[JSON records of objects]

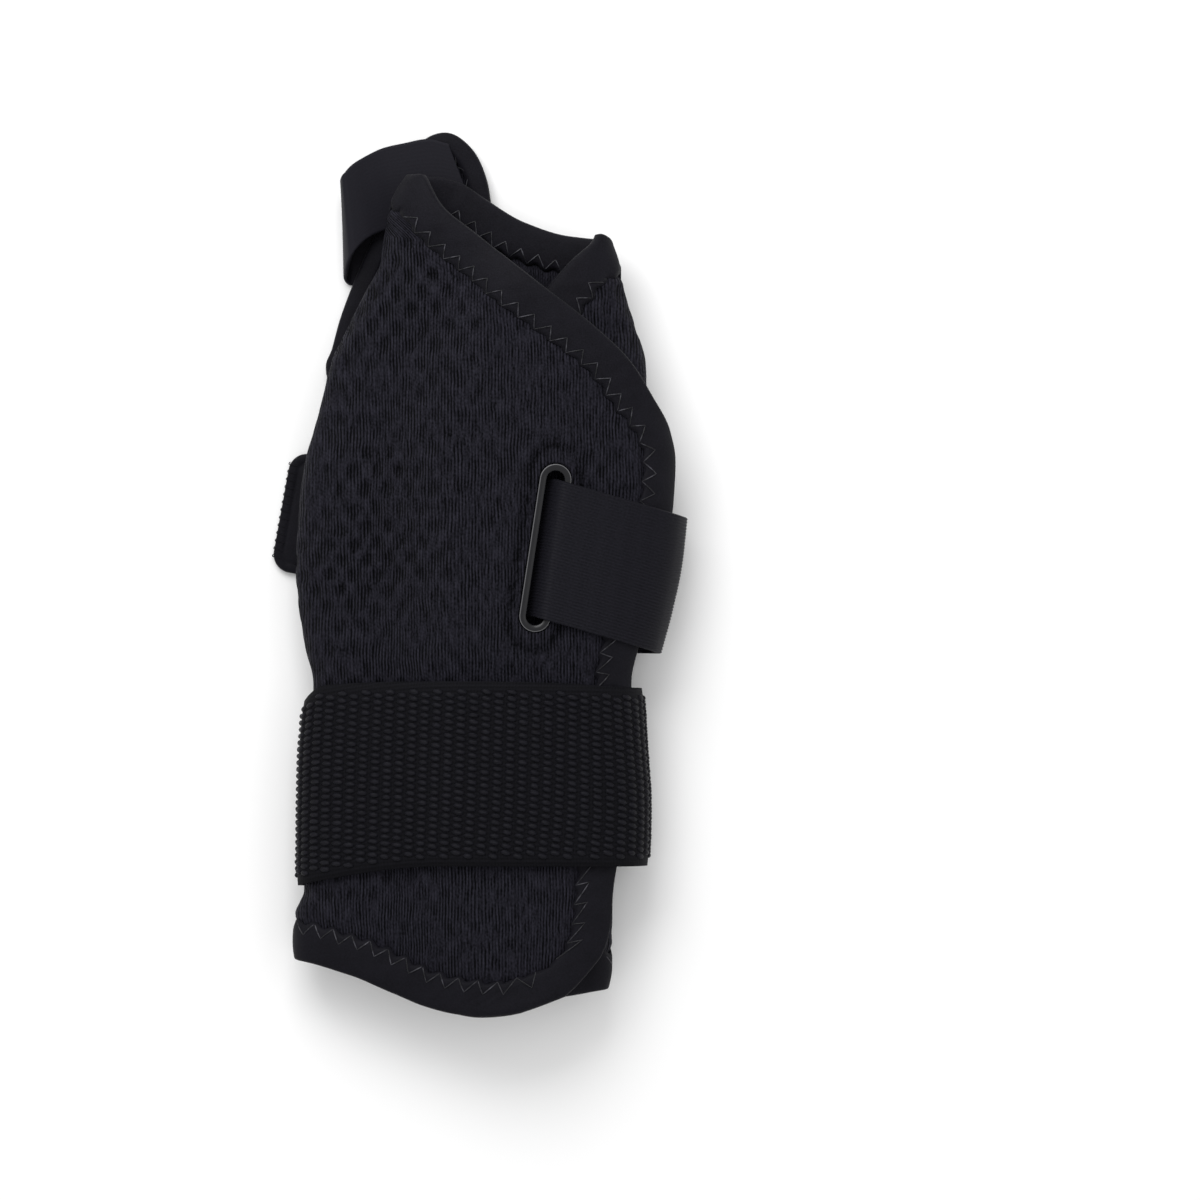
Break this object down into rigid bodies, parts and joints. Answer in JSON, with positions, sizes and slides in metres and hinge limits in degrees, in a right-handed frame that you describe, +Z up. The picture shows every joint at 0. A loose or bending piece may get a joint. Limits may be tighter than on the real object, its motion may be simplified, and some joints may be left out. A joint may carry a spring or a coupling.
{
  "type": "thumb spica splint",
  "caption": "Padded wrist and thumb wrap lying closed on its back, with a wide wrist strap, a hand strap through a slot and a thumb loop on a tongue.",
  "frame": {"origin": "middle of the bounding box on the surface that the wrap lies on", "axes": "+X to the right seen from above, across the wrap; +Y along the wrap from the forearm end to the thumb end; +Z up, from the back that it lies on to the front"},
  "size_m": [0.1114, 0.2392, 0.0309],
  "materials": {
    "spacer_mesh": "matt near-black knitted spacer mesh",
    "binding_tape": "smooth near-black edge tape with zigzag stitches",
    "rim_plastic": "satin black moulded rim",
    "ribbed_elastic": "near-black elastic with fine ribs along it",
    "hook_tape": "near-black hook tape with a stitched edge",
    "woven_webbing": "black coarse woven webbing with plain selvedges",
    "smooth_elastic": "smooth near-black elastic band"
  },
  "bodies": {
    "root": {"body_panel": "spacer_mesh", "panel_binding": "binding_tape", "slot_rim": "rim_plastic", "hand_strap": "ribbed_elastic", "hand_strap_tab": "hook_tape", "wrist_strap": "woven_webbing", "thumb_strap": "smooth_elastic", "thumb_tongue": "spacer_mesh", "tongue_binding": "binding_tape"}
  },
  "joints": []
}
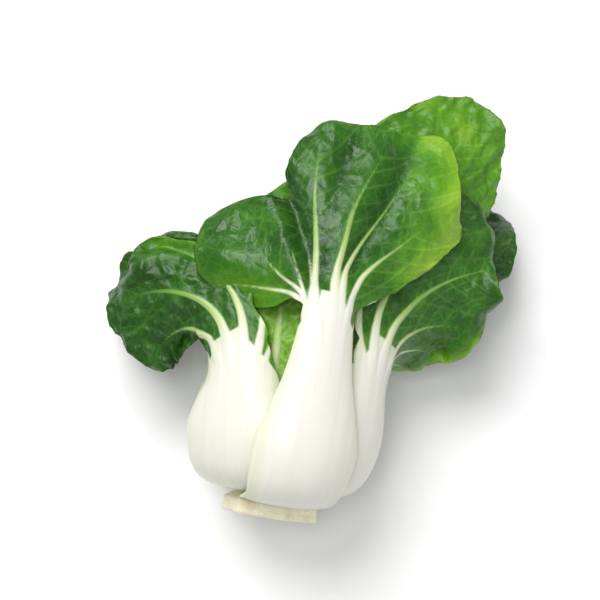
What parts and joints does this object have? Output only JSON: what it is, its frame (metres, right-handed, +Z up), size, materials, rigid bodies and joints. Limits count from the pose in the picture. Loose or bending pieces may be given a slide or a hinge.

- **INSTRUCTIONS TO FOLLOW**
Say, as a number only, how many lines of the data contain "bending".

- **ANSWER TO THIS PROBLEM**
2